Death! It’s not something we talk a lot about on this blog cuz let’s face it death is a real downer. And if music does anything for humanity it’s to lift us out of the muck for a few minutes and give us hope or inspiration or pure escapism at least. Just look at how many songs are called “Live Forever”. Music is a life force designed to keep us going—even after death in some cases like when Lil Peep declares “bump Lil Peep / when I die, I’ma haunt you” on his posthumous album Live Forever. And even when modern-day popular music does confront death directly, hope and inspiration and escapism are still often the order of the day.
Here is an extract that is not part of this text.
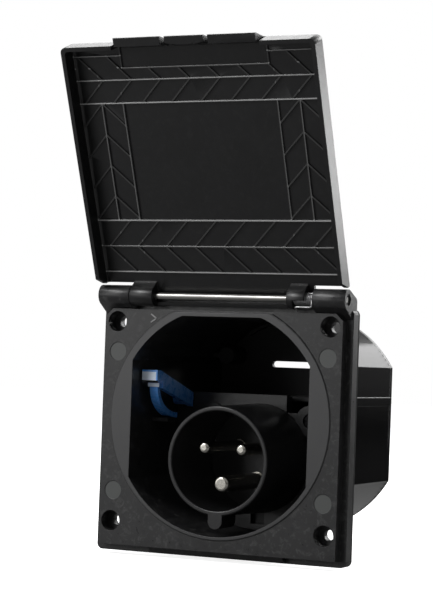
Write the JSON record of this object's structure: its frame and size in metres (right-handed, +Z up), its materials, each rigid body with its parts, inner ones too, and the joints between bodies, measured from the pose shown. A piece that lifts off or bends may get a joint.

For instance there’s the countless songs and entire LPs focused on coping with death, ranging from Kanye’s 808’s and Heartbreak to Raphael Saadiq’s Jimmie Lee, Nick Cave’s Ghosteen to Mount Eerie’s A Crow Looked At Me, which no matter how despondent give comfort and even some measure of hope in hearing others wrestle with unthinkable loss and emerge out the other end with a work of terrible beauty and empathy, a stylized piece of art in other words, which holds true even when artists face their own mortality on “terminal illness” albums ranging from Sharon Jones’s Soul of a Woman to David Bowie’s Blackstar it seems.

Notably, on the latter, the Thin White Duke (now even thinner and whiter, sorry!) even turned his death into a sort of art project, keeping both the album and his illness a secret until he could make his show-stopping exit.  This aesthetic approach applies equally to entire death-obsessed genres like goth and whole swaths of metal. Goths dress like living corpses cuz it looks cool. The music may be “depressing” but it’s equally ethereal, often danceable. Bands like the Misfits treat death like a slasher movie complete with a kill count full of gnarly demises. Heavy metal makes death, well, metal. 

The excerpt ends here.